One advantage for startups in Houston — and other cities in the middle of the country — is valuations. Startup valuations in developed markets like Silicon Valley have ballooned, whereas startup valuations in a market like Houston tend to be more reasonable, Malek said. The high valuations on the West Coast have caused Silicon Valley investors to look elsewhere for more modestly priced deals, he said.

"There's no exact formula for setting a valuation," said Claxton. "It's much more of an art than a science."

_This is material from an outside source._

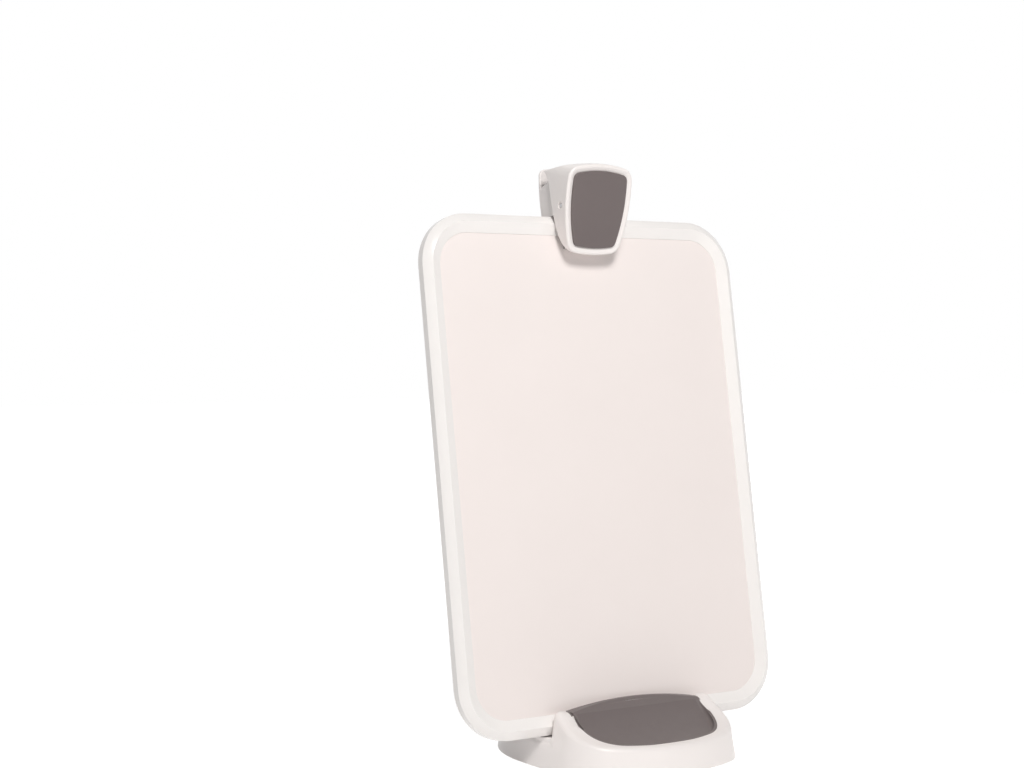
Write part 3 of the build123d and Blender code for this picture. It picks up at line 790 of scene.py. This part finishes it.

However, one problem for Houston startups is related to early growth opportunities. Payal Patel, a Houston-based director for Plug and Play, said Silicon Valley investors are typically looking for traction, and there has traditionally been a lack of pre-seed and seed-stage funding for companies in the earliest stages of their lifecycles in Houston.

Plug and Play sees itself as a resource to be able to bridge some of those gaps in the Houston tech landscape, where it's initially focusing on energy and sustainability. The company helps startups connect with large corporate partners, source tech talent from other markets and bring in investment capital opportunities from outside Houston.

Plug and Play said that Houston founders should continue leaning into the region's strengths by helping large enterprise clients with difficult technological and scientific problems, whether that's in energy, health care, material science, or supply chain and logistics. Claxton said Houston is full of inventors, but those who develop business plans with a clear path to profitability will nearly always pique the interest of Plug and Play's venture team.

"Maybe you're working in hard tech and today you're pre-revenue, but you have an understanding of what it will take to actually form a business that can operate above the red line," said Malek. "That's important to think about."

Houston-based companies in Plug and Play's portfolio include Data Gumbo, a technology firm that developed an industrial smart-contract network powered by blockchain, and Rugged Robotics, a construction-technology company aimed at improving labor productivity through automation.